Non-standard premiums are not permanent. You qualify to move back to a standard carrier once you meet two conditions: enough time has passed since reinstatement, and you maintained continuous coverage without lapses during that time. Most standard carriers in New York require 18-24 months post-reinstatement for uninsured-driving suspensions, 24-36 months for DUI suspensions, and 12-18 months for points-accumulation suspensions. The time clock starts on your reinstatement date, not your conviction date. If you were suspended in January 2024, reinstated in March 2025, and maintained continuous coverage through September 2026, you have 18 months post-reinstatement. A standard carrier evaluating you in October 2026 sees 18 months of clean post-reinstatement history—enough to qualify for standard-tier underwriting if the original cause was uninsured driving, but not enough if the original cause was DUI. Continuous coverage is the second gate. A single lapse—even 2-3 days—resets the clock for some carriers. State Farm and Allstate both apply a 12-month continuous-coverage requirement before considering reinstated drivers for standard tiers. If you lapse in month 10, you restart the 12-month count from the date you reinstate coverage. Progressive and Nationwide allow one lapse under 7 days without resetting the clock, but a second lapse disqualifies you. Your IIES record is the verification mechanism. When you shop standard carriers 18-36 months post-reinstatement, they pull your IIES file and confirm coverage start dates, lapse dates, and policy effective periods. You cannot self-report continuous coverage—the DMV database is the authoritative source.
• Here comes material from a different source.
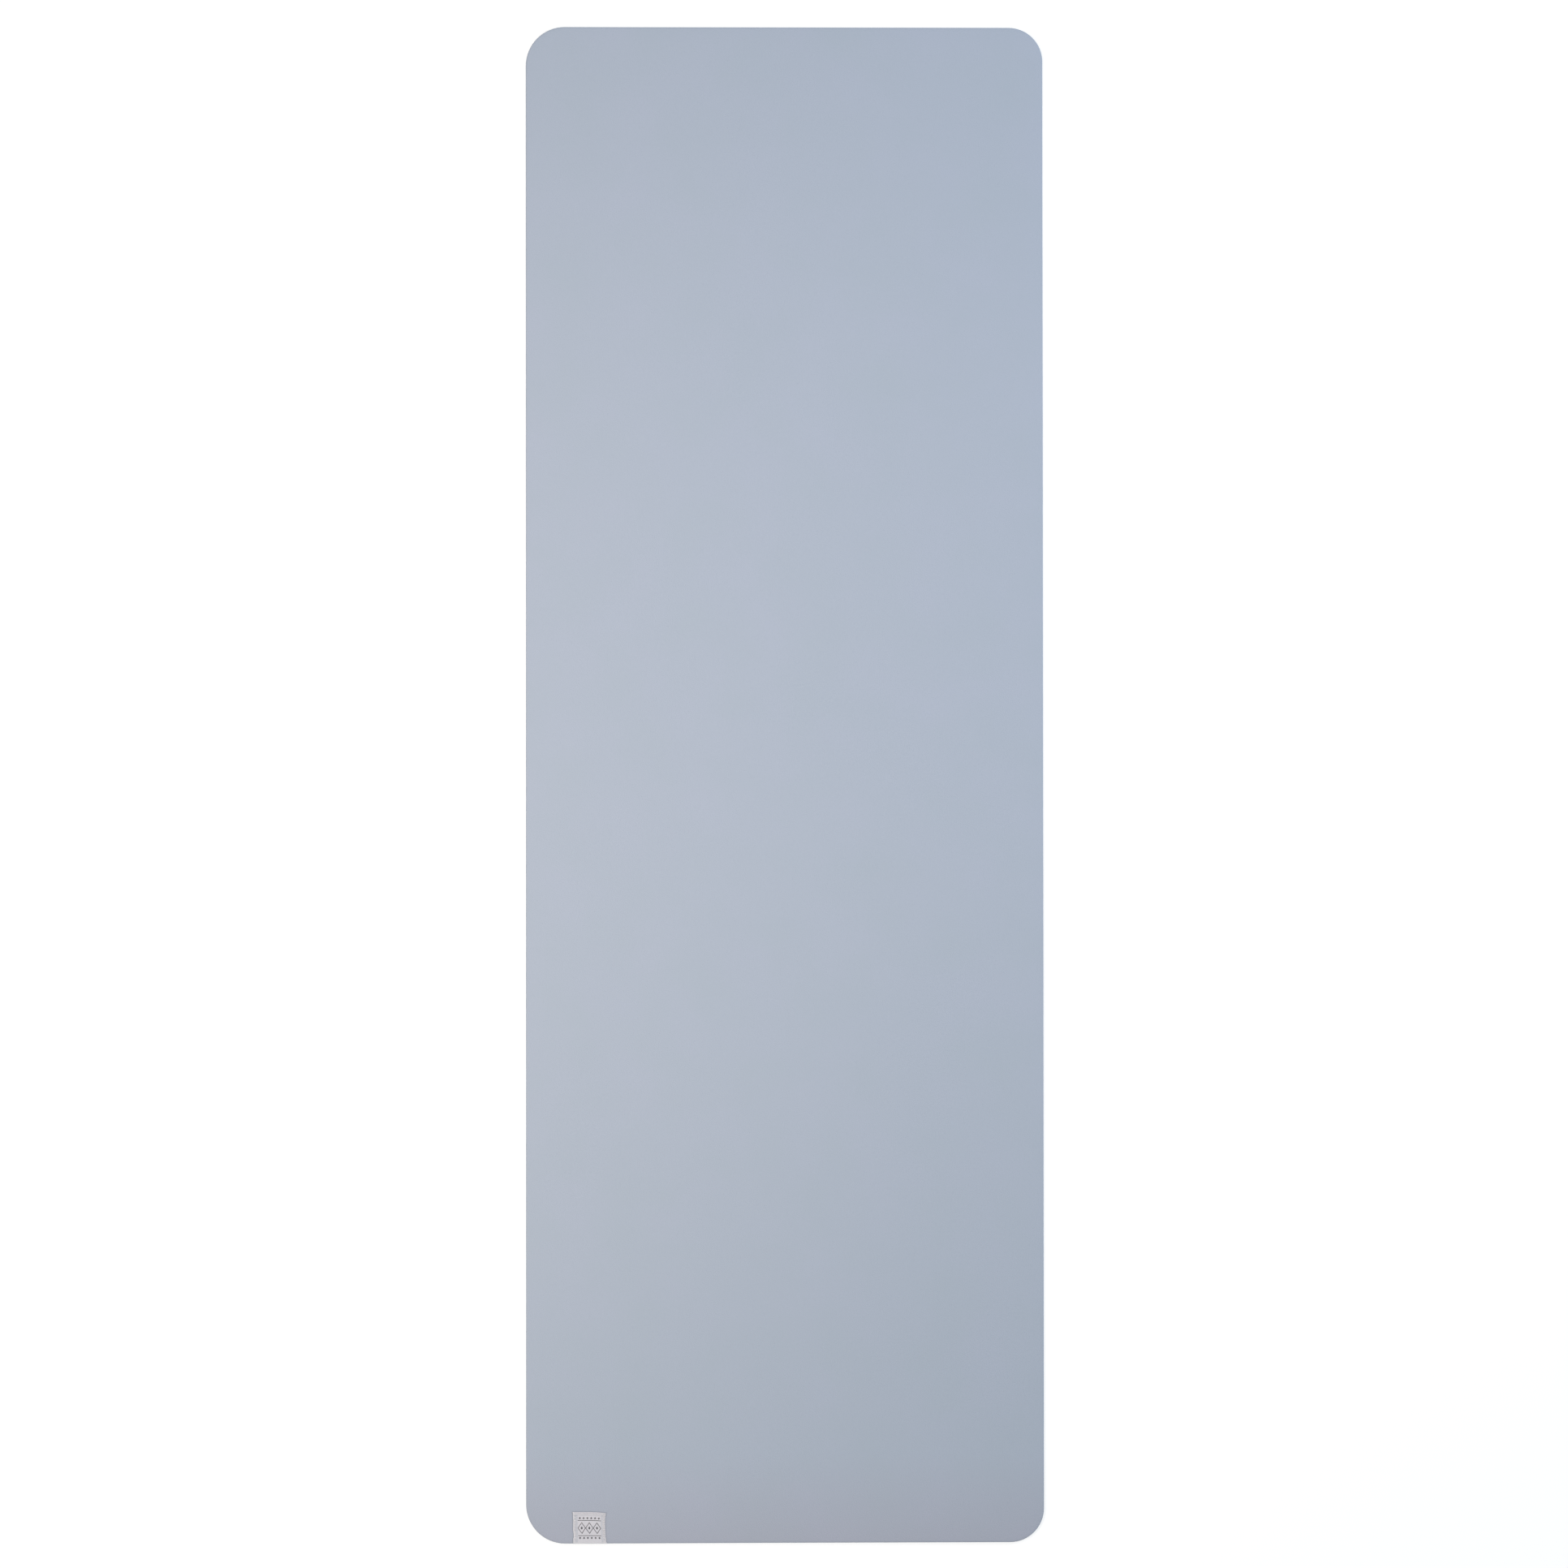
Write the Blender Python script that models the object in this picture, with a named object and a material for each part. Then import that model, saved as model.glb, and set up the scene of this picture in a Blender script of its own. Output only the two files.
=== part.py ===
"""A yoga mat: five bonded layers die-cut to one outline, and a woven label folded round one end.

Metres, +Z up. +Y runs along the mat and +X across it, and the mat lies on the plane z = 0.
The label is sewn through the mat with a needle thread above and a bobbin thread below.
"""

import math

import bmesh
import bpy
from mathutils import Vector

# The mat's outline, seen from above.
mat_width = 0.610
mat_length = 1.787
left_corner_radius = 0.046
right_corner_radius = 0.040
corner_steps = 14

# The layers, from the floor up, with a glue line between each two.
lower_foam_thick = 0.0016
scrim_thick = 0.0003
upper_foam_thick = 0.0011
backing_cloth_thick = 0.0003
skin_thick = 0.0005
glue_line = 0.0003

# The woven label, which lies over the mat's near end and in a dent pressed into the underside.
label_width = 0.038
label_from_left = 0.0552
label_leg = 0.0375
label_cloth_thick = 0.0003
label_clearance = 0.0003
label_hem = 0.0035
hem_slope = 0.0006
fold_steps = 4

# The stitching: one lockstitch row up the label's left side, across its hem and down its right.
thread_radius = 0.00015
thread_clearance = 0.0003
hole_clearance = 0.0002
stitch_pitch = 0.0035
stitch_side_inset = 0.0022
stitch_end_inset = 0.0022
first_stitch = 0.004
floor_clearance = 0.0001
hole_sides = 8

# How far a cutter runs past what it cuts, and how near two points are welded into one.
cutter_overrun = 0.002
patch_margin = 0.004
weld_distance = 0.000001

# Heights of the layers.
scrim_bottom = lower_foam_thick + glue_line
upper_foam_bottom = scrim_bottom + scrim_thick + glue_line
backing_cloth_bottom = upper_foam_bottom + upper_foam_thick + glue_line
skin_bottom = backing_cloth_bottom + backing_cloth_thick + glue_line
mat_thick = skin_bottom + skin_thick

# The label's cloth stands out from the near end, and the origin is midway along the whole.
label_stands_out = label_clearance + label_cloth_thick
mat_centre_y = label_stands_out / 2
near_end_y = mat_centre_y - mat_length / 2

# Places and heights of the label.
label_left = label_from_left - mat_width / 2
label_right = label_left + label_width
label_tip_y = near_end_y + label_leg
hem_edge_y = label_tip_y - label_hem
label_top_under = mat_thick + label_clearance
label_top_over = label_top_under + label_cloth_thick
hem_over = label_top_over + label_cloth_thick
label_back_under = floor_clearance + 2 * thread_radius + thread_clearance
label_back_over = label_back_under + label_cloth_thick
dent_roof = label_back_over + label_clearance

# Two strands of a thread lie side by side in each needle hole, one thread's width apart.
strand_offset = 2 * thread_radius
needle_hole_radius = strand_offset + thread_radius + hole_clearance
threads_meet_z = (label_top_over + label_back_under) / 2


def clear_scene():
    """Remove the objects that the scene starts with."""
    for thing in list(bpy.data.objects):
        bpy.data.objects.remove(thing, do_unlink=True)


def new_collection(name):
    """Make a collection under the scene's own."""
    collection = bpy.data.collections.new(name)
    bpy.context.scene.collection.children.link(collection)
    return collection


def make_material(name, colour, roughness):
    """Make a Principled material of one linear colour."""
    material = bpy.data.materials.new(name)
    material.use_nodes = True
    shader = material.node_tree.nodes["Principled BSDF"]
    shader.inputs["Base Color"].default_value = (*colour, 1)
    shader.inputs["Roughness"].default_value = roughness
    shader.inputs["Metallic"].default_value = 0
    return material


def arc_points(centre, radius, start, turn, steps):
    """Points along an arc from the angle start, through the angle turn."""
    points = []
    for step in range(steps + 1):
        angle = start + turn * step / steps
        points.append((centre[0] + radius * math.cos(angle), centre[1] + radius * math.sin(angle)))
    return points


def add_curve(collection, name, points, closed):
    """Make a curve object of one poly spline."""
    data = bpy.data.curves.new(name, "CURVE")
    data.dimensions = "2D" if closed else "3D"
    spline = data.splines.new("POLY")
    spline.points.add(len(points) - 1)
    for spline_point, place in zip(spline.points, points):
        spline_point.co = (*Vector(place).to_3d(), 1)
    spline.use_cyclic_u = closed
    guide = bpy.data.objects.new(name, data)
    collection.objects.link(guide)
    return guide


def curve_to_mesh(collection, guide, material):
    """Put a mesh object with welded caps in the place of a curve object."""
    bpy.context.view_layer.update()
    depsgraph = bpy.context.evaluated_depsgraph_get()
    mesh = bpy.data.meshes.new_from_object(guide.evaluated_get(depsgraph))
    name = guide.name
    matrix = guide.matrix_world.copy()
    bpy.data.objects.remove(guide, do_unlink=True)
    shape = bmesh.new()
    shape.from_mesh(mesh)
    bmesh.ops.remove_doubles(shape, verts=shape.verts, dist=weld_distance)
    shape.to_mesh(mesh)
    shape.free()
    mesh.name = name
    mesh.materials.clear()
    mesh.materials.append(material)
    piece = bpy.data.objects.new(name, mesh)
    piece.matrix_world = matrix
    collection.objects.link(piece)
    return piece


def extrude_outline(collection, name, points, thickness, material, place, turn=(0, 0, 0)):
    """Make a flat solid of an outline, its middle plane at place."""
    guide = add_curve(collection, name, points, closed=True)
    guide.data.fill_mode = "BOTH"
    guide.data.extrude = thickness / 2
    guide.location = place
    guide.rotation_euler = turn
    return curve_to_mesh(collection, guide, material)


def split_round_label(piece):
    """Cut a layer's faces at a patch round the label, so that its holes stay clear of long faces."""
    shape = bmesh.new()
    shape.from_mesh(piece.data)
    flat = [face for face in shape.faces if abs(face.normal.z) > 0.5]
    inner = [edge for edge in shape.edges if all(face in flat for face in edge.link_faces)]
    bmesh.ops.dissolve_edges(shape, edges=inner, use_verts=False)
    planes = (
        ((label_left - patch_margin, 0, 0), (1, 0, 0)),
        ((label_right + patch_margin, 0, 0), (1, 0, 0)),
        ((0, label_tip_y + patch_margin - mat_centre_y, 0), (0, 1, 0)),
    )
    for point, normal in planes:
        everything = shape.verts[:] + shape.edges[:] + shape.faces[:]
        bmesh.ops.bisect_plane(
            shape, geom=everything, dist=weld_distance, plane_co=point, plane_no=normal
        )
    shape.to_mesh(piece.data)
    shape.free()


def cut_with(piece, cutter):
    """Cut a cutter's shape out of a piece."""
    modifier = piece.modifiers.new(cutter.name, "BOOLEAN")
    modifier.operation = "DIFFERENCE"
    modifier.solver = "EXACT"
    modifier.object = cutter


def as_cutter(collection, name, shape):
    """Make a hidden cutter object of a bmesh."""
    bmesh.ops.recalc_face_normals(shape, faces=shape.faces)
    mesh = bpy.data.meshes.new(name)
    shape.to_mesh(mesh)
    shape.free()
    cutter = bpy.data.objects.new(name, mesh)
    cutter.display_type = "WIRE"
    cutter.hide_render = True
    collection.objects.link(cutter)
    return cutter


def mat_outline():
    """The mat's outline about its own centre: a rectangle with rounded corners."""
    corners = (
        (1, 1, right_corner_radius),
        (-1, 1, left_corner_radius),
        (-1, -1, left_corner_radius),
        (1, -1, right_corner_radius),
    )
    points = []
    for quarter, (side_x, side_y, radius) in enumerate(corners):
        centre = (side_x * (mat_width / 2 - radius), side_y * (mat_length / 2 - radius))
        start = quarter * math.pi / 2
        points += arc_points(centre, radius, start, math.pi / 2, corner_steps)
    return points


def make_layer(collection, name, bottom, thickness, material):
    """Make one layer of the mat."""
    place = (0, mat_centre_y, bottom + thickness / 2)
    layer = extrude_outline(collection, name, mat_outline(), thickness, material, place)
    split_round_label(layer)
    return layer


def label_outline():
    """The label from its side, as points (y, z): a strip folded round the mat, with its end hemmed."""
    bend = label_clearance
    outer = bend + label_cloth_thick
    upper_centre = (near_end_y, label_top_under - bend)
    lower_centre = (near_end_y, label_back_over + bend)
    hem_centre = (label_tip_y - label_cloth_thick, label_top_over)
    quarter = math.pi / 2
    points = arc_points(hem_centre, label_cloth_thick, -quarter, 2 * quarter, 2 * fold_steps)
    points += [(hem_edge_y, hem_over), (hem_edge_y - hem_slope, label_top_over)]
    points += arc_points(upper_centre, outer, quarter, quarter, fold_steps)
    points += arc_points(lower_centre, outer, 2 * quarter, quarter, fold_steps)
    points += [(label_tip_y, label_back_under), (label_tip_y, label_back_over)]
    points += arc_points(lower_centre, bend, 3 * quarter, -quarter, fold_steps)
    points += arc_points(upper_centre, bend, 2 * quarter, -quarter, fold_steps)
    return points


def make_label(collection, material):
    """Make the woven label."""
    place = (label_left + label_width / 2, 0, 0)
    upright = (math.pi / 2, 0, math.pi / 2)
    return extrude_outline(
        collection, "woven_label", label_outline(), label_width, material, place, upright
    )


def stitch_places():
    """Where the needle goes through, from the first stitch at the left to the last at the right."""
    left = label_left + stitch_side_inset
    right = label_right - stitch_side_inset
    low = near_end_y + first_stitch
    high = label_tip_y - stitch_end_inset
    side_stitches = max(1, round((high - low) / stitch_pitch))
    hem_stitches = max(1, round((right - left) / stitch_pitch))
    corners = ((left, low), (left, high), (right, high), (right, low))
    counts = (side_stitches, hem_stitches, side_stitches)
    places = [Vector(corners[0])]
    for start, end, count in zip(corners, corners[1:], counts):
        for step in range(1, count + 1):
            places.append(Vector(start).lerp(Vector(end), step / count))
    return places


def height_over_label(y):
    """The height of the label's upper face, which steps up at its hem."""
    climb = (y - hem_edge_y + hem_slope) / hem_slope
    return label_top_over + label_cloth_thick * min(1, max(0, climb))


def thread_points(over, turn_z):
    """A thread's path: it lies along the label at the height over(y), and dips to turn_z in each hole."""
    places = stitch_places()
    points = []
    for index, place in enumerate(places):
        if index > 0:
            before = place - (place - places[index - 1]).normalized() * strand_offset
            points.append((*before, over(before.y)))
            points.append((*before, turn_z))
        if index < len(places) - 1:
            after = place + (places[index + 1] - place).normalized() * strand_offset
            points.append((*after, turn_z))
            points.append((*after, over(after.y)))
    return points


def make_thread(collection, name, points, material):
    """Make a thread as one unbroken tube."""
    guide = add_curve(collection, name, points, closed=False)
    guide.data.bevel_depth = thread_radius
    guide.data.bevel_resolution = 1
    guide.data.use_fill_caps = True
    thread = curve_to_mesh(collection, guide, material)
    thread.data.shade_smooth()
    thread.data.set_sharp_from_angle(angle=math.radians(50))
    return thread


def make_needle_threads(collection, material):
    """Make the thread that shows on top and the one that shows below, which meet inside the mat."""
    turn_offset = thread_clearance / 2 + thread_radius

    def over_label(y):
        return height_over_label(y) + thread_clearance + thread_radius

    def under_label(_y):
        return floor_clearance + thread_radius

    needle_points = thread_points(over_label, threads_meet_z + turn_offset)
    bobbin_points = thread_points(under_label, threads_meet_z - turn_offset)
    make_thread(collection, "needle_thread", needle_points, material)
    make_thread(collection, "bobbin_thread", bobbin_points, material)


def make_needle_holes(collection):
    """Make the cutter for the holes that the needle leaves."""
    bottom = -cutter_overrun
    top = hem_over + cutter_overrun
    shape = bmesh.new()
    for place in stitch_places():
        prism = bmesh.ops.create_cone(
            shape,
            cap_ends=True,
            segments=hole_sides,
            radius1=needle_hole_radius,
            radius2=needle_hole_radius,
            depth=top - bottom,
        )
        middle = Vector((place.x, place.y, (bottom + top) / 2))
        bmesh.ops.translate(shape, verts=prism["verts"], vec=middle)
    return as_cutter(collection, "needle_holes", shape)


def make_label_dent(collection):
    """Make the cutter for the dent that the label's back presses into the underside."""
    low = Vector((label_left - label_clearance, near_end_y - cutter_overrun, -cutter_overrun))
    high = Vector((label_right + label_clearance, label_tip_y + label_clearance, dent_roof))
    shape = bmesh.new()
    bmesh.ops.create_cube(shape, size=1)
    bmesh.ops.scale(shape, verts=shape.verts, vec=high - low)
    bmesh.ops.translate(shape, verts=shape.verts, vec=(low + high) / 2)
    return as_cutter(collection, "label_dent", shape)


def make_mat():
    """Make the whole mat."""
    clear_scene()
    mat = new_collection("yoga_mat")
    cutters = new_collection("cutters")

    skin = make_material("matte_polyurethane", (0.443, 0.494, 0.584), 0.75)
    cloth = make_material("polyester_cloth", (0.55, 0.56, 0.58), 0.9)
    foam = make_material("foam_rubber", (0.40, 0.45, 0.54), 0.9)
    label_cloth = make_material("label_damask", (0.60, 0.58, 0.61), 0.7)
    thread = make_material("polyester_thread", (0.62, 0.61, 0.63), 0.6)

    holes = make_needle_holes(cutters)
    dent = make_label_dent(cutters)

    lower_foam = make_layer(mat, "lower_foam", 0, lower_foam_thick, foam)
    cut_with(lower_foam, dent)
    layers = [
        lower_foam,
        make_layer(mat, "reinforcing_scrim", scrim_bottom, scrim_thick, cloth),
        make_layer(mat, "upper_foam", upper_foam_bottom, upper_foam_thick, foam),
        make_layer(mat, "skin_backing_cloth", backing_cloth_bottom, backing_cloth_thick, cloth),
        make_layer(mat, "top_grip_skin", skin_bottom, skin_thick, skin),
        make_label(mat, label_cloth),
    ]
    for piece in layers:
        cut_with(piece, holes)
    make_needle_threads(mat, thread)


make_mat()
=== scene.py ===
"""A yoga mat laid flat and seen from straight above: its layers, its woven label and the seam.

Each layer is a modelled sheet with a die-cut rim, and all of them settle on the floor alike.
"""

import math

import bmesh
import bpy
from mathutils import Euler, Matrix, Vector, noise


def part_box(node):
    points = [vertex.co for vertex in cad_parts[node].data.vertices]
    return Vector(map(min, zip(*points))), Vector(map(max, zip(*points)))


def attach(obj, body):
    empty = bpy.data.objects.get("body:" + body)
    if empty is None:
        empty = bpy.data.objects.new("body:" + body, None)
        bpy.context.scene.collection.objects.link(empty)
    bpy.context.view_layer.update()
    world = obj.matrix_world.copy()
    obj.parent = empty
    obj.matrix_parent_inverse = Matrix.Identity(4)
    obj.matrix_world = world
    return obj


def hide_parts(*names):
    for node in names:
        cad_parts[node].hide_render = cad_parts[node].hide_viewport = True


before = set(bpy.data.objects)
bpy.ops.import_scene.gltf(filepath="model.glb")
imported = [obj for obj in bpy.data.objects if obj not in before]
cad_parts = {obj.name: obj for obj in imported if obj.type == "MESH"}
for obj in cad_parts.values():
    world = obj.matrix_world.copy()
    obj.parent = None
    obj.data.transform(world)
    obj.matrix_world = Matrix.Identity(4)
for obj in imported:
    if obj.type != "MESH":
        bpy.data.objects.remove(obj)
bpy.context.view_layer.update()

# The mat's size and the heights of its layers, from the parts in model.glb.
skin_low, skin_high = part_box("top_grip_skin")
cloth_low, cloth_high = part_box("skin_backing_cloth")
scrim_low, scrim_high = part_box("reinforcing_scrim")
label_low, label_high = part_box("woven_label")
mat_width = skin_high.x - skin_low.x
mat_length = skin_high.y - skin_low.y
mat_thick = skin_high.z
half_width = mat_width / 2
half_length = mat_length / 2
mat_centre_y = (skin_low.y + skin_high.y) / 2
near_end_y = skin_low.y
scrim_middle = (scrim_low.z + scrim_high.z) / 2
left_corner_radius = 0.046
right_corner_radius = 0.040
corner_segments = 16
grid_step = 0.020
hair_gap = 0.00002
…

Shopping Process: What to Have Ready Before You Call

Non-standard carriers require more documentation than standard carriers before they quote. Have your DMV clearance letter or reinstatement confirmation in hand before you start shopping—the letter shows your license status, reinstatement date, and any restrictions (conditional license, ignition interlock requirement, etc.). Carriers verify this through IIES, but the letter speeds the process. You need your full violation history: conviction dates, violation codes, and disposition for every ticket or arrest that contributed to the suspension. New York reports this through the DMV abstract, which you can order online at dmv.ny.gov for $10. The abstract shows convictions, suspensions, and reinstatement dates. Non-standard underwriters use the abstract to calculate your surcharge tier and determine whether you fall into a categorical decline (e.g., multiple DUI convictions, habitual offender status, or commercial vehicle violations). If your suspension involved DWI, you need proof of Impaired Driver Program completion. New York requires IDP enrollment for most DWI suspensions; the certificate of completion is part of the reinstatement packet, but carriers ask for a copy during underwriting. If you were required to install an ignition interlock device under Leandra's Law, you need the IID compliance report showing installation date and any violations. Bristol West and National General both decline to write policies for drivers with active IID violations (tampering, circumvention attempts, or failed rolling retests). Vehicle information: VIN, year, make, model, and current odometer reading. If you are shopping a non-owner policy, you do not need vehicle details, but you do need to confirm you do not have regular access to a household vehicle—non-owner policies explicitly exclude vehicles you own or use regularly.